Girls abducted by Boko Haram recall horrors of rape, forced marriages

World Today

As negotiations with Boko Haram continue, a new Human Rights Watch report details the stories of abductees. The rights group has interviewed survivors willing to speak out about their ordeal. CCTV America’s Maria Galang reports.

Girls abducted by Boko Haram recall horrors of rape, forced marriages

As negotiations with Boko Haram continue, a new Human Rights Watch report details the stories of abductees. The rights group has interviewed survivors willing to speak out about their ordeal. CCTV America's Maria Galang reports.

Women and girls kidnapped by the Nigerian Islamist group Boko Haram are raped, converted to Islam, and forced to marry fighters even if they are underage, according to testimonies from women who have escaped the group. The tales they tell are harrowing.
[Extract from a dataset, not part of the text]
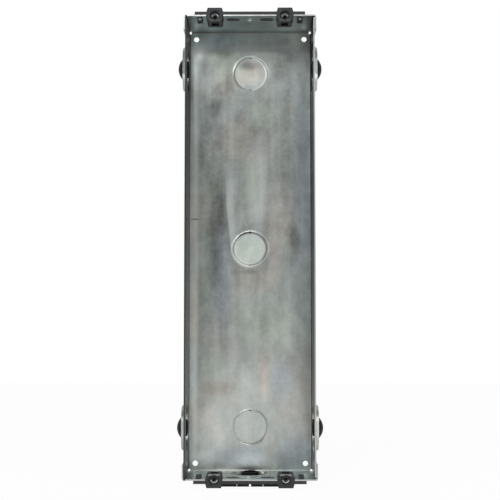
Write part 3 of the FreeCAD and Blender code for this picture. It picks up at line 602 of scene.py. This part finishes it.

“I was at home packing food when we heard gunshots. We ran into them as we tried to escape. They surrounded us and asked us where we were going. They said, ‘Since we’ve caught you, we are going to convert you to Islam’,” an unidentified Boko Haram victim said.

Another victim shared her story of how Muslims and Christians are treated under Boko Haram.

“They told the Muslims to stand to one side, and the four of us Christians to the other. They released the Muslims but kept us,” she said.

What followed was assault and rape. “I kept pleading for him to leave me alone because I had my baby but he refused to listen, and told me to put my baby down,” one said. “So I put her down.”

Human Rights Watch has interviewed hundreds of people abducted by the militant group.

“When they wanted me to kill the first man, my body was shaking and I fell down on the ground. They forced me to get up and watch as they killed the second person. At that point, I was thinking I should grab a gun from the insurgents and kill myself since they had taught us to how to shoot,” another victim recalled.

The Nigerian government said it is in talks with Boko Haram over the release of hundreds of schoolgirls. But with the new kidnappings and violence, many are questioning a cease-fire announced last week. What is clear is that should the kidnapped girls be returned home, their stories will likely be equally disturbing.

New York-based Human Rights Watch estimates that the militant group has abducted about 500 women and girls from Northern Nigeria since 2009. Earlier this year Boko Haram kidnapped 276 girls from a secondary school in the town of Chibok in the northeast of the country.